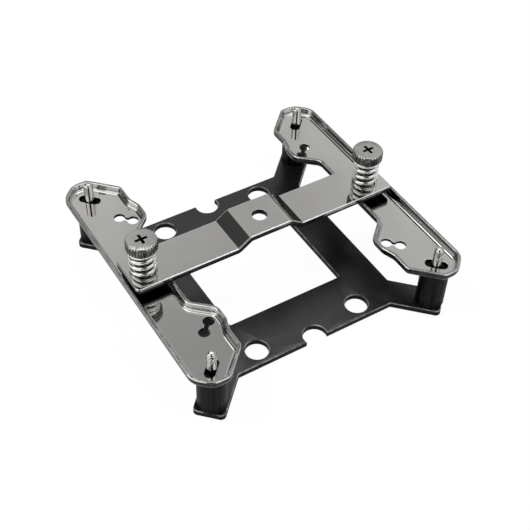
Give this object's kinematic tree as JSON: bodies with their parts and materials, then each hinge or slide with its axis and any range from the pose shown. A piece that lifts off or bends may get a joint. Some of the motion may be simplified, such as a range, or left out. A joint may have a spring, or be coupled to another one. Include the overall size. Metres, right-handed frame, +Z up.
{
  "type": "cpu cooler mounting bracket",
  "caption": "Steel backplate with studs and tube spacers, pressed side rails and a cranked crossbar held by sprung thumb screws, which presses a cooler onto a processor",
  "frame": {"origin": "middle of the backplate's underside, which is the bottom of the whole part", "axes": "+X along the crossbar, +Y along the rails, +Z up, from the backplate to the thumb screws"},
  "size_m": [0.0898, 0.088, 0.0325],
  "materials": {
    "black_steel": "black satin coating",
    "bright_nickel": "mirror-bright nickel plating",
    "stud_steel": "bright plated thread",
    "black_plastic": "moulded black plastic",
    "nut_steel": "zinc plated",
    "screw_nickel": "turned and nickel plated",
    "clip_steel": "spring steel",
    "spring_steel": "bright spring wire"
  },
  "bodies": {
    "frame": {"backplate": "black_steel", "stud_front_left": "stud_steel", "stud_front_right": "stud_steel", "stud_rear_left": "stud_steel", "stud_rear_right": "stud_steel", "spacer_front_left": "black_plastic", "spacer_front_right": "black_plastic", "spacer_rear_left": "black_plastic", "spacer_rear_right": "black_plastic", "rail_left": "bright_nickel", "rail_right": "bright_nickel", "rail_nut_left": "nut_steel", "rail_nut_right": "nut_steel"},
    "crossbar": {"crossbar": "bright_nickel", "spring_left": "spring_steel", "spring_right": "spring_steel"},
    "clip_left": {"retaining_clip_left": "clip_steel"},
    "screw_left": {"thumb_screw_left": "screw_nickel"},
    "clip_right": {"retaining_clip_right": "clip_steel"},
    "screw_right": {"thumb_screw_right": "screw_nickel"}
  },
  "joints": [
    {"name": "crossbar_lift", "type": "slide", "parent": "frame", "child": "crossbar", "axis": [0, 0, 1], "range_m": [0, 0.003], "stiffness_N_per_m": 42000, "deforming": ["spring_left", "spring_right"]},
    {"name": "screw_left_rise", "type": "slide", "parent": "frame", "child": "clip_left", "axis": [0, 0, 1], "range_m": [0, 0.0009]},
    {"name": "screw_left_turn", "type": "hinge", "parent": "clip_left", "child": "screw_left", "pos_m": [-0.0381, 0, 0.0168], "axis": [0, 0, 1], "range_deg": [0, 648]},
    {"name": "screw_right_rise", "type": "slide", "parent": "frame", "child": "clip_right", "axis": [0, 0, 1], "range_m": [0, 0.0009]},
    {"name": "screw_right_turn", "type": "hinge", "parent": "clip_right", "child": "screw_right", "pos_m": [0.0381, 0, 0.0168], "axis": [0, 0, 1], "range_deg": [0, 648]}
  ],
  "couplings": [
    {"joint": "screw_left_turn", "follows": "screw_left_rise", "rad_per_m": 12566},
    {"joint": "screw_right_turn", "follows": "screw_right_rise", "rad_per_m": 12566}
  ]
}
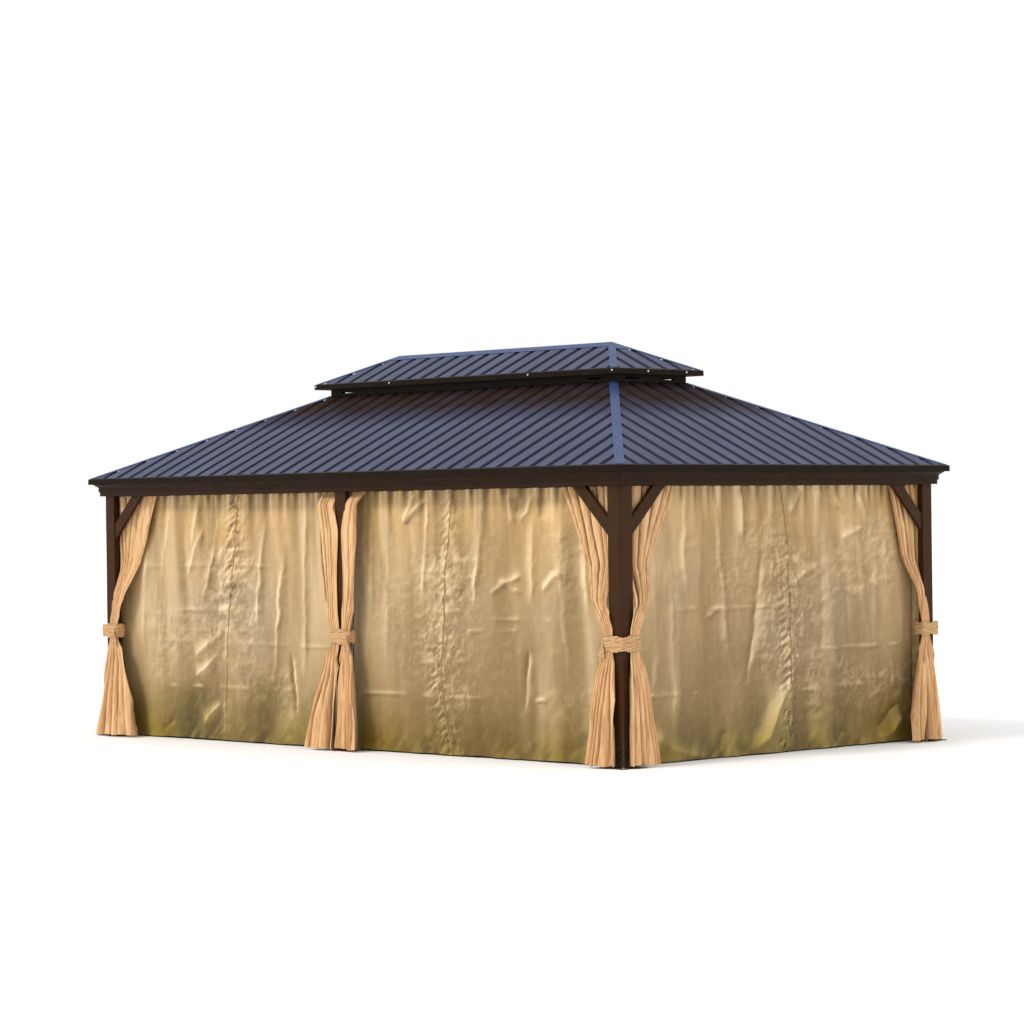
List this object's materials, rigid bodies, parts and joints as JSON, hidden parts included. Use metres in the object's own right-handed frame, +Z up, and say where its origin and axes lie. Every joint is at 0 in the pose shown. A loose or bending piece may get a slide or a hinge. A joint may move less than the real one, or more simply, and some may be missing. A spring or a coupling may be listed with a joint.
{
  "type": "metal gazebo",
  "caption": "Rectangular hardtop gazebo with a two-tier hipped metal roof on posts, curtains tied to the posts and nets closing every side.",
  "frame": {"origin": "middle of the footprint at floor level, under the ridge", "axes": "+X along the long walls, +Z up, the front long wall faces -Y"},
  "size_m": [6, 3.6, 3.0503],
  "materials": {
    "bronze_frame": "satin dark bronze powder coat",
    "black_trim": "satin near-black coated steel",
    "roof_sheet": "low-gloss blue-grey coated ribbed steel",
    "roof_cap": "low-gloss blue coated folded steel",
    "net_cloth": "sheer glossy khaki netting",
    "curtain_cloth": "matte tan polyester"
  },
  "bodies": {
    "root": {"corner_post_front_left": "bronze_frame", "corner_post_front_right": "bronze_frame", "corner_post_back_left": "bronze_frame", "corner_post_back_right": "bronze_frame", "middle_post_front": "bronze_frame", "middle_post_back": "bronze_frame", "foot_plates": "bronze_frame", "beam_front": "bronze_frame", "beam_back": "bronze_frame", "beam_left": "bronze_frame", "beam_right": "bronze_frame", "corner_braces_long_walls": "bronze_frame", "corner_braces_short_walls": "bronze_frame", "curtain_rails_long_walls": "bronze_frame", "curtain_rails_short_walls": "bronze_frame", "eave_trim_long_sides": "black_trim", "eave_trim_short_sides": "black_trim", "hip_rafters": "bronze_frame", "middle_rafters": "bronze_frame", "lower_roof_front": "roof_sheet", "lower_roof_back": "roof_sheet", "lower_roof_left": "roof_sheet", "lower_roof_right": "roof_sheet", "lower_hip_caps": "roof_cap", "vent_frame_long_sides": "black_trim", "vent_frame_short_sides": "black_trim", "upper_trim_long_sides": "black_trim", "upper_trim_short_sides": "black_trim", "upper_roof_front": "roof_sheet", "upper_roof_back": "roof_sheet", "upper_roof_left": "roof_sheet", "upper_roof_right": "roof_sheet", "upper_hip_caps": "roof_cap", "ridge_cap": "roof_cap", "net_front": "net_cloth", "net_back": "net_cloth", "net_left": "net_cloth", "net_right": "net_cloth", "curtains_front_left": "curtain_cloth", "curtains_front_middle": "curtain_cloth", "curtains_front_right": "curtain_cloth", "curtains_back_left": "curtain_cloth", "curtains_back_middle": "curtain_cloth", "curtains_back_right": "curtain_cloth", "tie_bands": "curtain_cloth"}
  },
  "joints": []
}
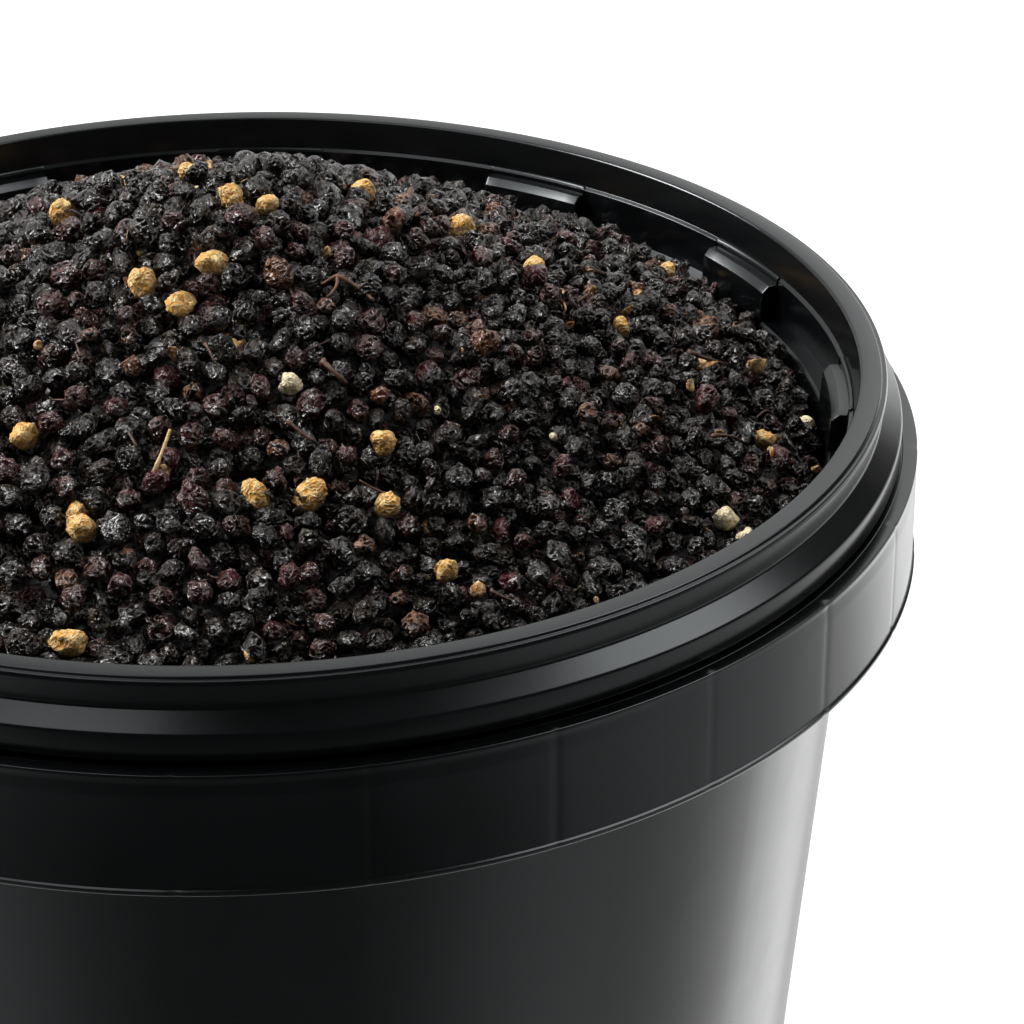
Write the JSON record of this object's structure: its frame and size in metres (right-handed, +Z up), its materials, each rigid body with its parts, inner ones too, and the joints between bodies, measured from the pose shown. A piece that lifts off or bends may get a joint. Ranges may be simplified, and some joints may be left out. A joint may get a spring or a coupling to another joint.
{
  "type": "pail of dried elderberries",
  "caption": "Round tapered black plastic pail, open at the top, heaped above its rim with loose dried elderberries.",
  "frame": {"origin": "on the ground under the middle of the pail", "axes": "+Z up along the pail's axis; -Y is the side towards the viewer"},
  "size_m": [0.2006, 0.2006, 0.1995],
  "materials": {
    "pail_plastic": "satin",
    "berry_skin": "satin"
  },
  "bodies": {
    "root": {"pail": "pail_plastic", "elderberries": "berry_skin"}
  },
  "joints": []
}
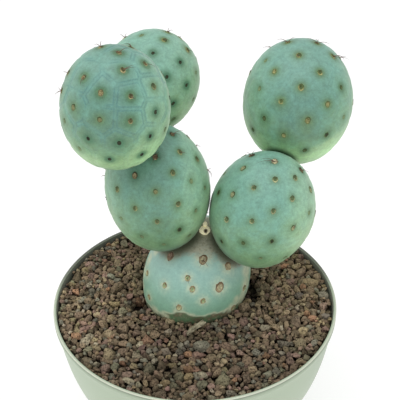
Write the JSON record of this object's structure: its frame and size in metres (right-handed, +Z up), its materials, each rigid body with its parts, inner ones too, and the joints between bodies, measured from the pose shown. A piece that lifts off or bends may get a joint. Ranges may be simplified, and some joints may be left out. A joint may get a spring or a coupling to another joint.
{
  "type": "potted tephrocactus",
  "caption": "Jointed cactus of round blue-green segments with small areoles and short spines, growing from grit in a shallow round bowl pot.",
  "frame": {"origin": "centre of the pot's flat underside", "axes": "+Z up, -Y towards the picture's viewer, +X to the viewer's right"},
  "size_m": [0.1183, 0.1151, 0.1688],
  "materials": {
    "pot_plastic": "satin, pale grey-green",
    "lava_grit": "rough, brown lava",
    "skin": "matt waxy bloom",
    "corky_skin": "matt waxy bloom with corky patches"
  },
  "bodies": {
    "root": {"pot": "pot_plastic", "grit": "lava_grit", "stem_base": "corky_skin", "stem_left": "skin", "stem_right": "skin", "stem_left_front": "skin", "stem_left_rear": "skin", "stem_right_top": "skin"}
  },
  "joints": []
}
....
Task objective: Repeat the material above in full, keeping every word.

Response to this exercise:
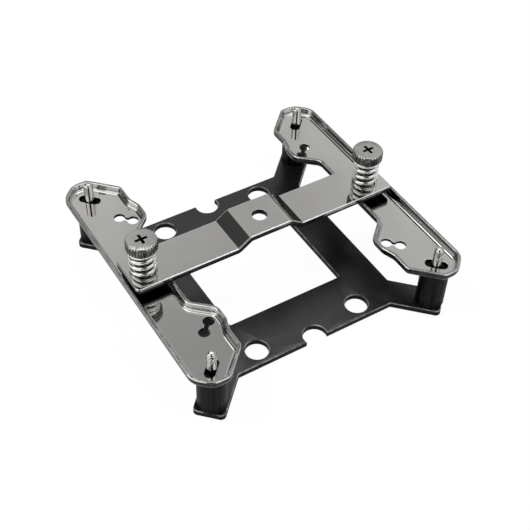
Give this object's kinematic tree as JSON: bodies with their parts and materials, then each hinge or slide with its axis and any range from the pose shown. A piece that lifts off or bends may get a joint. Some of the motion may be simplified, such as a range, or left out. A joint may have a spring, or be coupled to another one. Include the overall size. Metres, right-handed frame, +Z up.
{
  "type": "cpu cooler mounting bracket",
  "caption": "Steel backplate with studs and tube spacers, pressed side rails and a cranked crossbar held by sprung thumb screws, which presses a cooler onto a processor",
  "frame": {"origin": "middle of the backplate's underside, which is the bottom of the whole part", "axes": "+X along the crossbar, +Y along the rails, +Z up, from the backplate to the thumb screws"},
  "size_m": [0.0898, 0.088, 0.0325],
  "materials": {
    "black_steel": "black satin coating",
    "bright_nickel": "mirror-bright nickel plating",
    "stud_steel": "bright plated thread",
    "black_plastic": "moulded black plastic",
    "nut_steel": "zinc plated",
    "screw_nickel": "turned and nickel plated",
    "clip_steel": "spring steel",
    "spring_steel": "bright spring wire"
  },
  "bodies": {
    "frame": {"backplate": "black_steel", "stud_front_left": "stud_steel", "stud_front_right": "stud_steel", "stud_rear_left": "stud_steel", "stud_rear_right": "stud_steel", "spacer_front_left": "black_plastic", "spacer_front_right": "black_plastic", "spacer_rear_left": "black_plastic", "spacer_rear_right": "black_plastic", "rail_left": "bright_nickel", "rail_right": "bright_nickel", "rail_nut_left": "nut_steel", "rail_nut_right": "nut_steel"},
    "crossbar": {"crossbar": "bright_nickel", "spring_left": "spring_steel", "spring_right": "spring_steel"},
    "clip_left": {"retaining_clip_left": "clip_steel"},
    "screw_left": {"thumb_screw_left": "screw_nickel"},
    "clip_right": {"retaining_clip_right": "clip_steel"},
    "screw_right": {"thumb_screw_right": "screw_nickel"}
  },
  "joints": [
    {"name": "crossbar_lift", "type": "slide", "parent": "frame", "child": "crossbar", "axis": [0, 0, 1], "range_m": [0, 0.003], "stiffness_N_per_m": 42000, "deforming": ["spring_left", "spring_right"]},
    {"name": "screw_left_rise", "type": "slide", "parent": "frame", "child": "clip_left", "axis": [0, 0, 1], "range_m": [0, 0.0009]},
    {"name": "screw_left_turn", "type": "hinge", "parent": "clip_left", "child": "screw_left", "pos_m": [-0.0381, 0, 0.0168], "axis": [0, 0, 1], "range_deg": [0, 648]},
    {"name": "screw_right_rise", "type": "slide", "parent": "frame", "child": "clip_right", "axis": [0, 0, 1], "range_m": [0, 0.0009]},
    {"name": "screw_right_turn", "type": "hinge", "parent": "clip_right", "child": "screw_right", "pos_m": [0.0381, 0, 0.0168], "axis": [0, 0, 1], "range_deg": [0, 648]}
  ],
  "couplings": [
    {"joint": "screw_left_turn", "follows": "screw_left_rise", "rad_per_m": 12566},
    {"joint": "screw_right_turn", "follows": "screw_right_rise", "rad_per_m": 12566}
  ]
}
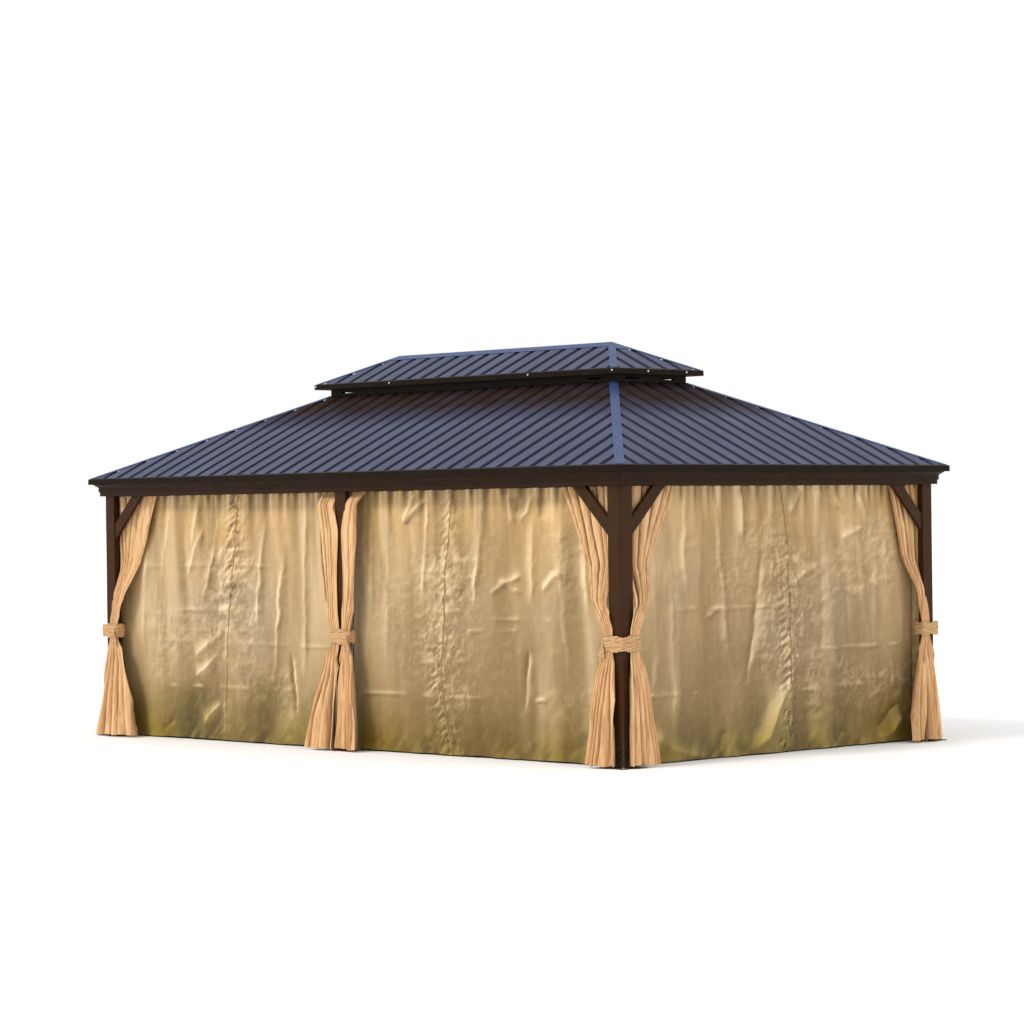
List this object's materials, rigid bodies, parts and joints as JSON, hidden parts included. Use metres in the object's own right-handed frame, +Z up, and say where its origin and axes lie. Every joint is at 0 in the pose shown. A loose or bending piece may get a slide or a hinge. A joint may move less than the real one, or more simply, and some may be missing. A spring or a coupling may be listed with a joint.
{
  "type": "metal gazebo",
  "caption": "Rectangular hardtop gazebo with a two-tier hipped metal roof on posts, curtains tied to the posts and nets closing every side.",
  "frame": {"origin": "middle of the footprint at floor level, under the ridge", "axes": "+X along the long walls, +Z up, the front long wall faces -Y"},
  "size_m": [6, 3.6, 3.0503],
  "materials": {
    "bronze_frame": "satin dark bronze powder coat",
    "black_trim": "satin near-black coated steel",
    "roof_sheet": "low-gloss blue-grey coated ribbed steel",
    "roof_cap": "low-gloss blue coated folded steel",
    "net_cloth": "sheer glossy khaki netting",
    "curtain_cloth": "matte tan polyester"
  },
  "bodies": {
    "root": {"corner_post_front_left": "bronze_frame", "corner_post_front_right": "bronze_frame", "corner_post_back_left": "bronze_frame", "corner_post_back_right": "bronze_frame", "middle_post_front": "bronze_frame", "middle_post_back": "bronze_frame", "foot_plates": "bronze_frame", "beam_front": "bronze_frame", "beam_back": "bronze_frame", "beam_left": "bronze_frame", "beam_right": "bronze_frame", "corner_braces_long_walls": "bronze_frame", "corner_braces_short_walls": "bronze_frame", "curtain_rails_long_walls": "bronze_frame", "curtain_rails_short_walls": "bronze_frame", "eave_trim_long_sides": "black_trim", "eave_trim_short_sides": "black_trim", "hip_rafters": "bronze_frame", "middle_rafters": "bronze_frame", "lower_roof_front": "roof_sheet", "lower_roof_back": "roof_sheet", "lower_roof_left": "roof_sheet", "lower_roof_right": "roof_sheet", "lower_hip_caps": "roof_cap", "vent_frame_long_sides": "black_trim", "vent_frame_short_sides": "black_trim", "upper_trim_long_sides": "black_trim", "upper_trim_short_sides": "black_trim", "upper_roof_front": "roof_sheet", "upper_roof_back": "roof_sheet", "upper_roof_left": "roof_sheet", "upper_roof_right": "roof_sheet", "upper_hip_caps": "roof_cap", "ridge_cap": "roof_cap", "net_front": "net_cloth", "net_back": "net_cloth", "net_left": "net_cloth", "net_right": "net_cloth", "curtains_front_left": "curtain_cloth", "curtains_front_middle": "curtain_cloth", "curtains_front_right": "curtain_cloth", "curtains_back_left": "curtain_cloth", "curtains_back_middle": "curtain_cloth", "curtains_back_right": "curtain_cloth", "tie_bands": "curtain_cloth"}
  },
  "joints": []
}
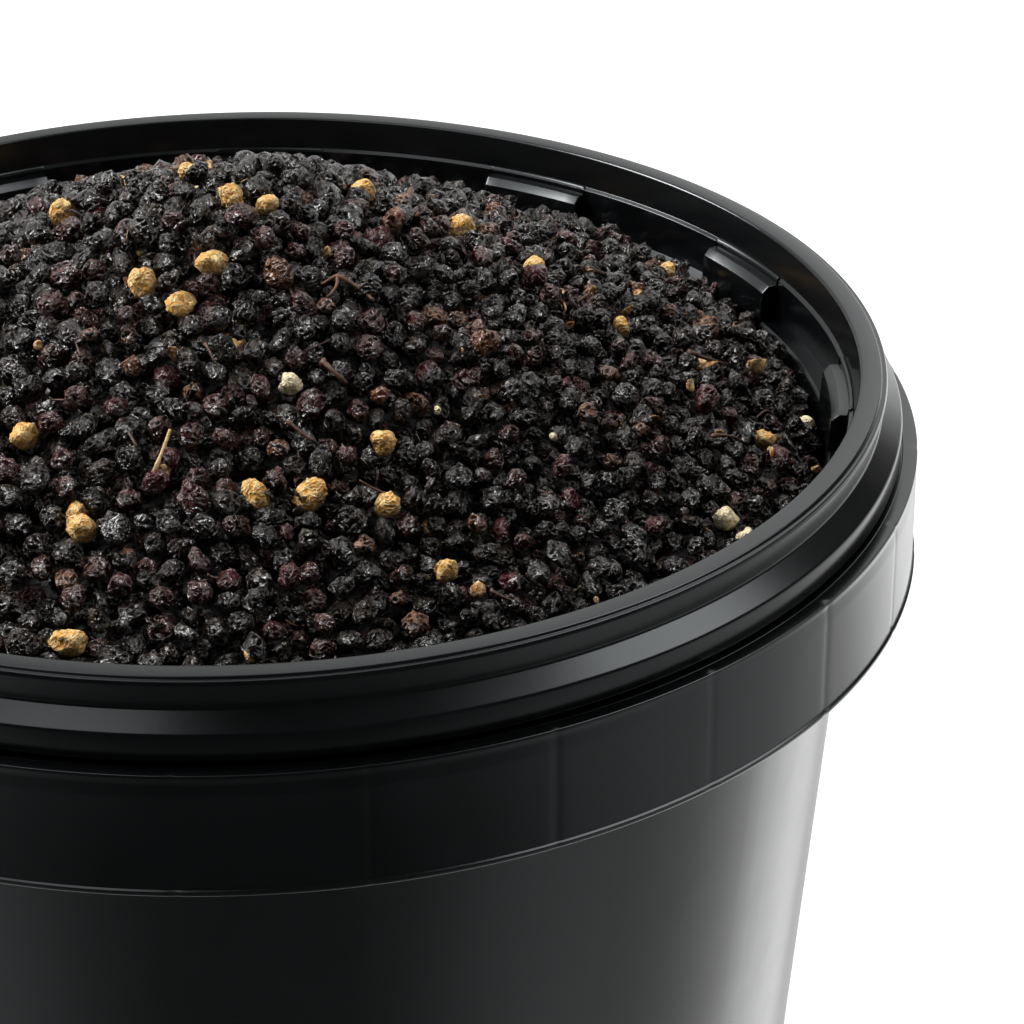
Write the JSON record of this object's structure: its frame and size in metres (right-handed, +Z up), its materials, each rigid body with its parts, inner ones too, and the joints between bodies, measured from the pose shown. A piece that lifts off or bends may get a joint. Ranges may be simplified, and some joints may be left out. A joint may get a spring or a coupling to another joint.
{
  "type": "pail of dried elderberries",
  "caption": "Round tapered black plastic pail, open at the top, heaped above its rim with loose dried elderberries.",
  "frame": {"origin": "on the ground under the middle of the pail", "axes": "+Z up along the pail's axis; -Y is the side towards the viewer"},
  "size_m": [0.2006, 0.2006, 0.1995],
  "materials": {
    "pail_plastic": "satin",
    "berry_skin": "satin"
  },
  "bodies": {
    "root": {"pail": "pail_plastic", "elderberries": "berry_skin"}
  },
  "joints": []
}
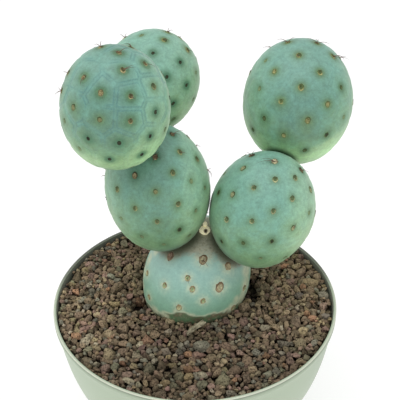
Write the JSON record of this object's structure: its frame and size in metres (right-handed, +Z up), its materials, each rigid body with its parts, inner ones too, and the joints between bodies, measured from the pose shown. A piece that lifts off or bends may get a joint. Ranges may be simplified, and some joints may be left out. A joint may get a spring or a coupling to another joint.
{
  "type": "potted tephrocactus",
  "caption": "Jointed cactus of round blue-green segments with small areoles and short spines, growing from grit in a shallow round bowl pot.",
  "frame": {"origin": "centre of the pot's flat underside", "axes": "+Z up, -Y towards the picture's viewer, +X to the viewer's right"},
  "size_m": [0.1183, 0.1151, 0.1688],
  "materials": {
    "pot_plastic": "satin, pale grey-green",
    "lava_grit": "rough, brown lava",
    "skin": "matt waxy bloom",
    "corky_skin": "matt waxy bloom with corky patches"
  },
  "bodies": {
    "root": {"pot": "pot_plastic", "grit": "lava_grit", "stem_base": "corky_skin", "stem_left": "skin", "stem_right": "skin", "stem_left_front": "skin", "stem_left_rear": "skin", "stem_right_top": "skin"}
  },
  "joints": []
}